Mortgage rates could rise dramatically if Britain loses its prized AAA credit rating, experts are warning.

Last week, UK government debt was put on "negative outlook" by the credit ratings agency Moody's, giving it a 30 per cent chance of a downgrade within the next 18 months.

Such a downgrade could not only hit Britain's prestige, but also the pockets of millions of mortgage holders.

Ray Boulger, the technical director of broker John Charcol, says: "Any downgrade could push up the rate that the Government has to pay in order to borrow, and if this happens then this should filter through to banks' borrowing costs and ultimately what you pay when it comes time to remortgage."

This is despite suggestions by many City analysts that the Bank of England base rate, which is currently at 0.5 per cent, will stay at historic low levels for potentially years to come.

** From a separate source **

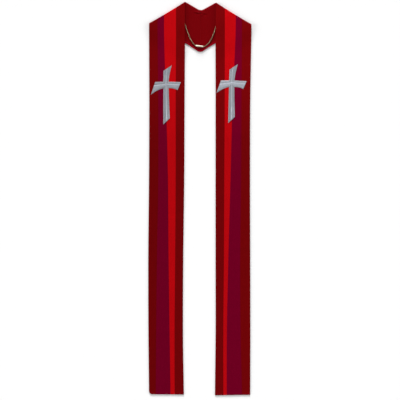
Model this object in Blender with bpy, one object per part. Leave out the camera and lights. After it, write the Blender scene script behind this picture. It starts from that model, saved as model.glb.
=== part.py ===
"""A clerical stole laid flat and folded over at both shoulders, at full size, in metres.

Two striped bands lie side by side. Each is four strips of cloth sewn edge to edge, turned in all round
and backed with a lining. A band runs up from its hem, folds back over the shoulder and goes on under
itself to the centre-back seam, where both bands meet in a V. A cross is sewn on each front, and a light
chain with a small sleeve on it lies across the neck, from a ring under one band to a ring under the other.

+X is to the right as the stole is looked at, +Y is towards the shoulders and +Z is up. The origin is
on the surface that the stole lies on, under the middle of its box.
"""

import math
from collections import namedtuple

import bpy
import numpy as np

MM = 0.001

# --- The bands: sections from the shoulder to the hem -------------------------------------------
# Each row is one level across a band. "down" is measured from the neck points at the top, the rest
# outwards from the centre-back seam: the band's inner edge, the three seams between its strips and
# its outer edge. Millimetres.
Section = namedtuple("Section", "down inner bright_in bright_out plum_out outer")
SECTIONS = {
    "left": [
        Section(80, 53.6, 85.0, 127.0, 149.5, 179.6),
        Section(340, 55.2, 86.0, 120.4, 147.3, 178.8),
        Section(620, 56.4, 86.2, 113.4, 147.3, 179.8),
        Section(900, 59.8, 88.0, 111.2, 151.8, 182.3),
        Section(1180, 60.6, 90.2, 107.4, 154.6, 181.6),
        Section(1374, 57.6, 89.8, 104.4, 155.8, 179.6),
    ],
    "right": [
        Section(0, 55.2, 85.6, 124.0, 145.3, 178.8),
        Section(80, 53.6, 85.6, 124.0, 145.3, 178.8),
        Section(340, 53.4, 85.2, 113.2, 143.7, 174.8),
        Section(620, 53.2, 83.8, 105.8, 142.6, 173.8),
        Section(900, 53.2, 82.5, 98.2, 139.4, 174.5),
        Section(1180, 53.2, 80.2, 92.8, 141.2, 175.0),
        Section(1374, 50.9, 80.6, 92.6, 145.6, 174.4),
    ],
}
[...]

It is also by no means certain that a downgrade will actually push up the government's borrowing costs.

"It's a bit of an anomaly, but since the United States lost its AAA credit rating the cost of its borrowing instead of going up has actually fallen 50 basis points," Mr Boulger says.

David Black, a banking analyst at the financial information provider Defaqto, is urging consumers to take steps now to protect themselves.

"No one is certain as to what will happen with the credit rating and how this could impact personal finances; so try and pay off expensive debt, review your existing arrangements, and if you have a reasonable level of savings and a mortgage and are a higher-rate tax payer, look at the possibility of an offset mortgage," he says.

But it's not just mortgage rates that consumers would have to worry about if there was ultimately a downgrade of Britain's credit rating.

"Any increase in government borrowing costs or the pressure of a potential downgrade is likely to lead to higher personal taxes," Mr Black says.

"After all, the Government will need to fill its black hole and crucially show foreign investors that it is serious about getting the deficit down."

There could, though, be better news for people looking to convert their pension pots into an annuity – an income for life – from a UK downgrade.

It could potentially reverse some of the damage wrought to annuities by the Bank of England's programme of quantitative easing (QE).

"It's been pretty much bad news for annuity savers for the past few years, made worse by QE," says Tom McPhail, Hargreaves Lansdown's head of pensions research.

"If government borrowing costs did rise again, then on the surface it's likely that annuity rates will all also increase, meaning finally people will be getting more for their pension pot."

However, a severe deterioration of the UK Government's credit position could have the opposite effect.

Mr McPhail warns: "If things get really bad, pension funds could be forced to move away from UK gilts altogether into even lower-yielding – but safer – investments, which could mean rates continue to fall long term."

Meanwhile, many interest-only borrowers are facing a nervous wait to see if they will be allowed to remortgage or even stay on their existing deals.

Lloyds customers have been told they will have to provide proof they have an investment vehicle in place capable of repaying the capital on their mortgage.

"Outside of the long-term, fixed-rate mortgage market, things are tightening up and getting more expensive for mortgage borrowers," Mr Boulger says.